Fresh Milk is excited to welcome our first resident artists for 2016, Helen Cammock and Emma Critchley, who will be travelling from London to be in residence with us between February 1 – 26.
Helen Cammock, Still image from The Singing Will Never Done, 2011.
Helen Cammock, Still image from Changing Room, 2014.
Helen, who is of British and Caribbean descent, works with video, photography, installation and text to consider how individual and collective experiences expose structural inequality through exploring the politics of society and visual, spoken and written language and of representation. Her planned project under the working title Myth, Lie and Omission will explore the ‘inopportunity’ of acknowledgement, hidden achievements and perceptions of worth, aspiration and value, particularly as they relate to race and gender, science and invention.

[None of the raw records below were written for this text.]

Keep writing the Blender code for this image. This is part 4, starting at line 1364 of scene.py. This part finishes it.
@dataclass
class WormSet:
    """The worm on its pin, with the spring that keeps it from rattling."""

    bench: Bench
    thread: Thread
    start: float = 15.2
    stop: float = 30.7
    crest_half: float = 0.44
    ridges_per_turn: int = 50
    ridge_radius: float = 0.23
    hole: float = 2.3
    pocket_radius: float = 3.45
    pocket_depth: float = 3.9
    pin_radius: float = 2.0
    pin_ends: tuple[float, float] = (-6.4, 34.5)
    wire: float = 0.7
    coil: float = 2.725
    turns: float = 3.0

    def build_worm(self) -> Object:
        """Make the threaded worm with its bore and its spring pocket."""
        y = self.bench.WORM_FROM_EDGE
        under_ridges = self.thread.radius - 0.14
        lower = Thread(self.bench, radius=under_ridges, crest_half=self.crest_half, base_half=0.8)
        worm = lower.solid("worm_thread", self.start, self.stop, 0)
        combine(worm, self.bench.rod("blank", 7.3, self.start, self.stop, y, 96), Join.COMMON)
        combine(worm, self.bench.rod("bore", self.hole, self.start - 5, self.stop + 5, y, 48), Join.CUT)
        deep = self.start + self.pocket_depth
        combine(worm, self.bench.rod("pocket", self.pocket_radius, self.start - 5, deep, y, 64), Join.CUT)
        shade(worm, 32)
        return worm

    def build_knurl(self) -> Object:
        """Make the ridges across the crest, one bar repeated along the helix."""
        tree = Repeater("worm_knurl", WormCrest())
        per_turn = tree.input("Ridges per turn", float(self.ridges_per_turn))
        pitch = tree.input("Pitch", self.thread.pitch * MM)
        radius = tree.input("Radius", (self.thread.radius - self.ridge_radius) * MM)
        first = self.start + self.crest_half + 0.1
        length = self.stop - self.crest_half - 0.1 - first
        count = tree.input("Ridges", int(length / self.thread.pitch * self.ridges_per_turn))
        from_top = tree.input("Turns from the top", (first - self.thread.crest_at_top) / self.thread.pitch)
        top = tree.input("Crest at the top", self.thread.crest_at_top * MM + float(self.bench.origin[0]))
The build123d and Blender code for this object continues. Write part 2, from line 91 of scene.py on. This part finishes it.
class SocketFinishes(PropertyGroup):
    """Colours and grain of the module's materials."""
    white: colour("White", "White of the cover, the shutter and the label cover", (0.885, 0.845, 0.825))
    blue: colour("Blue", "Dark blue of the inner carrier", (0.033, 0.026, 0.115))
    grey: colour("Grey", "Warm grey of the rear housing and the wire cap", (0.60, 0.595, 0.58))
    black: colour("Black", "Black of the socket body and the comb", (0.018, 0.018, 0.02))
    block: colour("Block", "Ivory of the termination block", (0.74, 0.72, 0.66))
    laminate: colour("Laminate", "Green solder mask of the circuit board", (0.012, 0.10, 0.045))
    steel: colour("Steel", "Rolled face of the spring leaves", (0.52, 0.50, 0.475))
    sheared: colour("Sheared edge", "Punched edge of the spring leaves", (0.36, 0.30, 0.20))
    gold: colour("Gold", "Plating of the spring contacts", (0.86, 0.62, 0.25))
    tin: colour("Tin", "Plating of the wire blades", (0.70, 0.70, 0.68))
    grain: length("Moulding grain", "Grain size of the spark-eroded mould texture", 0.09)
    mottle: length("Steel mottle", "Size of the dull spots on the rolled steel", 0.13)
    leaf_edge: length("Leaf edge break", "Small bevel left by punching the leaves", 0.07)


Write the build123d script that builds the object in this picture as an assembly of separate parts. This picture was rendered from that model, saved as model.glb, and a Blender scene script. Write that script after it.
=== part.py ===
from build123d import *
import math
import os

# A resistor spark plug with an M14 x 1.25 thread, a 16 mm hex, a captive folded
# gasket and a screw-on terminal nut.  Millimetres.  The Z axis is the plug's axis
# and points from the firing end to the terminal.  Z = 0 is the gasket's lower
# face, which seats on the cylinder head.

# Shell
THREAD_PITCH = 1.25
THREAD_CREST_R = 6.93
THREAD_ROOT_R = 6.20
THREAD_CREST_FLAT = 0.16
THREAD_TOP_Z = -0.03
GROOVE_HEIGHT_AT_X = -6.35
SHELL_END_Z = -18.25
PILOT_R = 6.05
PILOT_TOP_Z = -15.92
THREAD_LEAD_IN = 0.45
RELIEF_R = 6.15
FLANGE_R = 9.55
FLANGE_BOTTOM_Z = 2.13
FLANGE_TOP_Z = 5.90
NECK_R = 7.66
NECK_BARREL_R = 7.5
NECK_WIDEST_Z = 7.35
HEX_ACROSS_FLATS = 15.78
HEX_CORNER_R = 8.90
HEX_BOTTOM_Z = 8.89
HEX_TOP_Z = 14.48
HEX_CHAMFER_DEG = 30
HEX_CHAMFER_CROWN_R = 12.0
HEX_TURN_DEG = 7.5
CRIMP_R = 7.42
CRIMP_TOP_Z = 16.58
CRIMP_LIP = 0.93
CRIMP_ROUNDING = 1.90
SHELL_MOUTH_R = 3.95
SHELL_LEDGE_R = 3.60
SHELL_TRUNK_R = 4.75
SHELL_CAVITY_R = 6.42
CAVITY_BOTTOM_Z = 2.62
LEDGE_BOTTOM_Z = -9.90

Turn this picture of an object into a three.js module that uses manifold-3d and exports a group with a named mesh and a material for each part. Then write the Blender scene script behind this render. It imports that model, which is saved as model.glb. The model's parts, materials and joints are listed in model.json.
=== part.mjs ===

Emma Critchley, Still image from Aria, 2013.
Emma Critchley, Still image from Resonance, 2014.
Emma’s practice is rooted in the underwater environment. She is particularly interested in the way sound is perceived beneath the water’s surface, and how this affects our relationship to our surroundings. She will use the residency to explore these concepts and the idea of echolocation as a way of using sound to explore the rich natural environments that Barbados has to offer. By working with a variety of underwater locations, very different to everyday experiences, and placing them within more familiar spaces, she hopes to question notions about the role of the acoustic landscape and our perception and relationship to the spaces around us.
Helen and Emma are taking this opportunity to continue dialogues that they have already begun about filmmaking. Both their concerns and work are very different, but they see a real value in some of the conversations that have emerged, and view this residency as a prime chance for a peer development discourse that is already proving productive for both of them to further evolve.
About Helen Cammock:
Helen Cammock graduated with an MA from the Royal College of Art, London in 2011. Her work spans photography, video, poetry, printmaking and installation.
Helen says about her work: Using installation, video, photography and text, my practice considers how individual and collective experience exposes structural inequality through exploring the politics of society, of visual, spoken and written language and of representation. I often use archival material and historical points/events that are connected to my subject position. I am invested in the relationship between the individual lived experience and the connection to the wider post colonial context. In constructing narratives that in general pivot around historical or contemporary events the viewer might recognise particular dates, events and speeches, but they are woven into a narrated if fragmented story. I am interested in the idea of authorship – and something I call ‘the audible fingerprint’. I will always be drawn to the question – Who represents whom, and for whom?
Recent screenings and exhibitions include: Hmn4, London, 2016, Carte de Visite, Hollybush Gardens, London, Dec’15-Jan‘16 Transform, Tate Artists Moving Image Screening Programme, Tate Britain, 2015, Changing Room, in Common Place, Brighton Photo Fringe, 2014, Scene, Pitzhanger Manor Gallery, London, 2014 You don’t need a weather man to know which way the wind blows, Hollybush Gardens, 2014, Reach out and Touch Me, Hollybush Gardens, London,2013, London Art Now, curated by Armesden, Lodge Park National Trust, 2013 Oriel Davis Open, selectors Ben Borthwick & Ann Jones.
Her writing has appeared on photoworks.org.uk and Aperture Magazine and she was shortlisted for the Bridport poetry prize in 2015. Helen was Co-Director of Brighton Photo Fringe 2008-12 has has run projects for The Photographers Gallery, London, Open School East, London, Photoworks, London and PhotoVoice, London.
About Emma Critchley:
Emma Critchley has worked as an underwater image-maker for over ten years. In 2011 she graduated with an MA from the Royal College of Art. Through working with a combination of photography, video and installation she explores the human relationship with the underwater environment. Emma has developed works funded by The National Media Museum, The Photographers Gallery, The Arts Council England, The British Council, the Singapore International Foundation and INTERREG IVC (financed by the European Regional Development Fund). Awards include the Royal College of Art Sustain ‘Moving Minds’ award, winner of the British Underwater Image Festival, finalists in the Saatchi Gallery & Channel 4’s New Sensations, the Saatchi Gallery & Google’s Motion Photography Prize and most recently the Firtish Foundation & Saatchi Gallery’s UK/RAINE award. Her work has been exhibited extensively both nationally and internationally, including exhibitions at The Australian Centre of Photography, the ICA Singapore, Gerhard Marcks Haus Germany, The National Portrait Gallery, The Photographers Gallery and the Royal Academy.